Bercelin connaît tout de l’environnement qui borde son petit hameau de Iyahou, dans l’est de la République du Congo, mais ne peut pas expliquer précisément ce que sont les tourbières. « Des scientifiques sont venus, ils ont fait des prélèvements et nous avons dit de laisser l’écosystème en place, raconte-t-il. On attend qu’ils viennent nous en dire plus. »
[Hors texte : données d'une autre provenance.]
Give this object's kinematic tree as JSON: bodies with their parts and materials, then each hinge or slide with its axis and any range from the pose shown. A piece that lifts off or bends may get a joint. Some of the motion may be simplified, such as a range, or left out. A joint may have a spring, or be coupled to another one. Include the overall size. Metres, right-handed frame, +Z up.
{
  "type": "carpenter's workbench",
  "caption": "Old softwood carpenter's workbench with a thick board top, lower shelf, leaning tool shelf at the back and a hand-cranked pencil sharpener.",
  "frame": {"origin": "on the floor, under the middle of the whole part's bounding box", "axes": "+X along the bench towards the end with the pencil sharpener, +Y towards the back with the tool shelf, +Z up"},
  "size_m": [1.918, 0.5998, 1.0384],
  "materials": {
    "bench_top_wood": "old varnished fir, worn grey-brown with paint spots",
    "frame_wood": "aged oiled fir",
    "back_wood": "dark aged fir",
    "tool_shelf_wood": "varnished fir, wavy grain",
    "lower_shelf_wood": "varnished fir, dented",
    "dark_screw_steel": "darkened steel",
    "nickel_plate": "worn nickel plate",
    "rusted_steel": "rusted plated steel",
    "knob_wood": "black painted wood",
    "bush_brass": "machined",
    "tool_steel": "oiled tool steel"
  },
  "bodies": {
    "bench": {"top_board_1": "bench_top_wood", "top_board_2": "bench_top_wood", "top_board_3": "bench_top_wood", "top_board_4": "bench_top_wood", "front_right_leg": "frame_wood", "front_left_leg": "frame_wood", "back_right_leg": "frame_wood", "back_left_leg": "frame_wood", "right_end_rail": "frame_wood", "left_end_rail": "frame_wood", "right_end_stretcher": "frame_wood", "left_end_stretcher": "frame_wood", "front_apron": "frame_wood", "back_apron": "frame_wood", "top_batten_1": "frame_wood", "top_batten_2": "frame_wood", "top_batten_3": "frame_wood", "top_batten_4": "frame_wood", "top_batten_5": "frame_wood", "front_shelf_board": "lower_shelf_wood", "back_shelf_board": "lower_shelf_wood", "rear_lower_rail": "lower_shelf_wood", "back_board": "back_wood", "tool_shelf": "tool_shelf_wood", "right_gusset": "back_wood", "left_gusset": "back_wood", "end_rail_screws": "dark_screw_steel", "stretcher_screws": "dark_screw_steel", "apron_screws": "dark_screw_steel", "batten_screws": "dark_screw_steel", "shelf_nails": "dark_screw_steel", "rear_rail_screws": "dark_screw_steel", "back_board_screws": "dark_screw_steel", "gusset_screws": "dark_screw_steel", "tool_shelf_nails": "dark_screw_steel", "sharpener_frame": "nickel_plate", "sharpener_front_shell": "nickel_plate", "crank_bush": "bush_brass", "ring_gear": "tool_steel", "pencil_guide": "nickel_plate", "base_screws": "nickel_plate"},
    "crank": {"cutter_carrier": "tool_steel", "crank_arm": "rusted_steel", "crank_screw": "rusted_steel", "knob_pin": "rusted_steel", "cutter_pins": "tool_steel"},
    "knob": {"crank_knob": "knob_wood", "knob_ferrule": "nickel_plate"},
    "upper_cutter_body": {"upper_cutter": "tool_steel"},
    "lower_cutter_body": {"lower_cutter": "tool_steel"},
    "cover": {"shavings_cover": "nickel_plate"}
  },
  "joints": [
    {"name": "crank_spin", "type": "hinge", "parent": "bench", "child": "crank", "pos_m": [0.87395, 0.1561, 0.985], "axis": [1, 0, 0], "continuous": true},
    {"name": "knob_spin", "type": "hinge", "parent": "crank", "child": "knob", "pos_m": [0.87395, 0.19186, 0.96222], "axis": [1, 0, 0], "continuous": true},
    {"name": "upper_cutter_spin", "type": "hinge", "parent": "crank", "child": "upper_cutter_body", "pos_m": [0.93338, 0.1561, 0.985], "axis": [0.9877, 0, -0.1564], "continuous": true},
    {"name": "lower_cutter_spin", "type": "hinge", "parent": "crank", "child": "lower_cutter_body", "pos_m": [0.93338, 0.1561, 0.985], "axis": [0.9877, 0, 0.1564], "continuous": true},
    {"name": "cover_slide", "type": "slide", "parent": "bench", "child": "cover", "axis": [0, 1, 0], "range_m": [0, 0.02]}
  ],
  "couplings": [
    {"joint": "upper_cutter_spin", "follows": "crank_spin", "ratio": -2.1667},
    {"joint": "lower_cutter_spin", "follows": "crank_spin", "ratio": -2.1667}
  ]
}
© Louise Allain / Reporterre
Au milieu des années 2010, Simon Lewis, chercheur en écologie végétale de l’université de Leeds (Royaume-Uni), a séjourné dans cette partie de la forêt humide pour déterminer son étendue et la composition des sols — la zone marécageuse, difficile d ‘accès, avait été très peu étudié jusqu’alors. Avec ses équipes britanniques et congolaises, le scientifique a effectué plusieurs voyages des deux côtés du fleuve Congo (en République du Congo, qui a pour capitale Brazzaville, et en République démocratique du Congo, qui a pour capitale Kinshasa).
La découverte qu’il ya fait se révèle prodigieuse : ce biotope, qui s’étend sur 167 600 km2 (près d’un tiers de la surface de la France), constitue la plus grande zone de tourbières tropicales au monde. Surtout, il stocke 30 milliards de tonnes de carbone, l’équivalent de trois années d’émissions terrestres de gaz à effet de serre d’origine fossile. Quand Simon Lewis a publié ces informations dans la revue Nature, en janvier 2017, on parle aussitôt de bombe climatique à retardement.
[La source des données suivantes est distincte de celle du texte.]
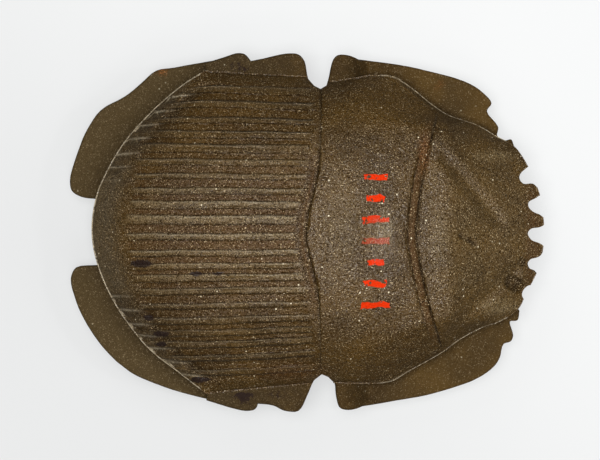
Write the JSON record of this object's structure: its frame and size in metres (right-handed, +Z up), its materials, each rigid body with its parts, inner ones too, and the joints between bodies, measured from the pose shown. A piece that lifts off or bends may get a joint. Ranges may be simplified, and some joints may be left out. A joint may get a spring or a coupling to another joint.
{
  "type": "scarab amulet",
  "caption": "Carved stone beetle amulet with a high domed back, ribbed wing cases, a smooth neck shield, a toothed head and thick folded legs in a lower layer, pierced below for a cord",
  "frame": {"origin": "on the surface that the amulet lies on, under the middle of its bounding box", "axes": "+X runs to the toothed head, +Y to the beetle's left side, +Z up through the domed back"},
  "size_m": [0.032, 0.0242, 0.0135],
  "materials": {
    "stone": "satin"
  },
  "bodies": {
    "root": {"scarab": "stone"}
  },
  "joints": []
}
Un trésor capital pour l’équilibre climatique de la planète
La tourbière de la forêt du bassin congolais s’est formée par l’accumulation des feuilles et des branches tombées depuis plus de 10 000 ans. Le milieu humide de la forêt tropicale entraîne la décomposition de la matière organique par les bactéries et les champignons, car les micro-organismes fonctionnent au ralenti dans ce biotope où l’oxygène est rare. Privé de contact avec l’atmosphère par le sol saturé d’eau, le carbone présent dans ces lambeaux végétaux se retrouve séquestré dans le sol au lieu d’être propagé dans l’air. S’il venait à être libéré, le thermomètre de la planète pourrait monter de quelques degrés supplémentaires.
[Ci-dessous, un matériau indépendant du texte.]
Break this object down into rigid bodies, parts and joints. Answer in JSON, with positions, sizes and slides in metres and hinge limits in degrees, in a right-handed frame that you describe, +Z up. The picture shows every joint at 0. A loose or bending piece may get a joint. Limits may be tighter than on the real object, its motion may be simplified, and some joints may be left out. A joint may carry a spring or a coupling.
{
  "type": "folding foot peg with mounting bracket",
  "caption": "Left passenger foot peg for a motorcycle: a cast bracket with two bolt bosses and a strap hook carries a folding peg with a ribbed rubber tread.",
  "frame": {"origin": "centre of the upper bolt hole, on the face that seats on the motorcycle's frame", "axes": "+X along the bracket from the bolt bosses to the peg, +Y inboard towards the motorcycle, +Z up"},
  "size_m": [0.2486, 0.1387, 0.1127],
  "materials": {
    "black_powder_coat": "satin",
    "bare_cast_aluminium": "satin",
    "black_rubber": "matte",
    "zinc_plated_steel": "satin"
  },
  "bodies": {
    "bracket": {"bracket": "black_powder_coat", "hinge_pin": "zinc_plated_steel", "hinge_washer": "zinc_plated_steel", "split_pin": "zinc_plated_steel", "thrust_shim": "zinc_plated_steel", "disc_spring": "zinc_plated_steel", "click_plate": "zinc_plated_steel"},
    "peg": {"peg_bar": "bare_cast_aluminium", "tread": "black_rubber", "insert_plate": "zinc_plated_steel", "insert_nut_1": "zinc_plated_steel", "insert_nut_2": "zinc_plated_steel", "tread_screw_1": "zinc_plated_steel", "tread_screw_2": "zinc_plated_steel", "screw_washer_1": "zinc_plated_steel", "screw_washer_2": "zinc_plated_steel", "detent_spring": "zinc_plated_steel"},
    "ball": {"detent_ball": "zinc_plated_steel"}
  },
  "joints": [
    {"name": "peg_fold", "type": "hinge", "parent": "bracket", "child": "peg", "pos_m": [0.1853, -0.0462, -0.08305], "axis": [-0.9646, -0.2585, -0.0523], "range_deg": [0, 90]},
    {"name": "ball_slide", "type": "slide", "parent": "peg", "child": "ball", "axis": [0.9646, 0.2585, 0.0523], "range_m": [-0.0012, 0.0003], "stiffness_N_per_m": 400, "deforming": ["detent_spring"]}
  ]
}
« Nos tourbières prennent une nouvelle valeur dans le contexte de crise climatique mondiale », remarque Valentin Engobo, président de l’Association des paysans pygmées de Lokolama, sur la rive gauche du fleuve, côté République démocratique du Congo (RDC). C’est derrière ce groupement de cases et de huttes, à deux heures de moto au sud de Mbandaka, la capitale de la province de l’Équateur, que Lewis et ses équipes ont commencé leurs sondages en RDC.
Les tourbières se forment par accumulation de la matière organique. Le carbone s’y retrouve séquestré sous l’eau marécageuse au lieu d’être émis dans l’air. © Gwenn Dubourthoumieu / Reporterre
Les recherches s’y sont révélées fructueuses, avec du carbone emmagasiné jusqu’à 6 mètres de profondeur. Pour atteindre la bourbe où ont été réalisés les premiers carottages, il faut marcher deux heures dans un sous-bois équatorial parsemé d’embûches moites et de lianes piquées d’épines, en avançant parfois en équilibre sur des troncs couchés, parfois dans l’ eau jusqu’à la taille. C’est dans cette zone hostile, confuse et sombre, que repose le trésor, aujourd’hui en péril, des tourbières, capitale pour l’équilibre climatique de la planète.
À Lokolama, comme dans la plupart des tourbières des deux Congo, le couvert forestier est encore préservé compte tenu de sa difficulté d’accès. Mais il est menacé de toutes parts.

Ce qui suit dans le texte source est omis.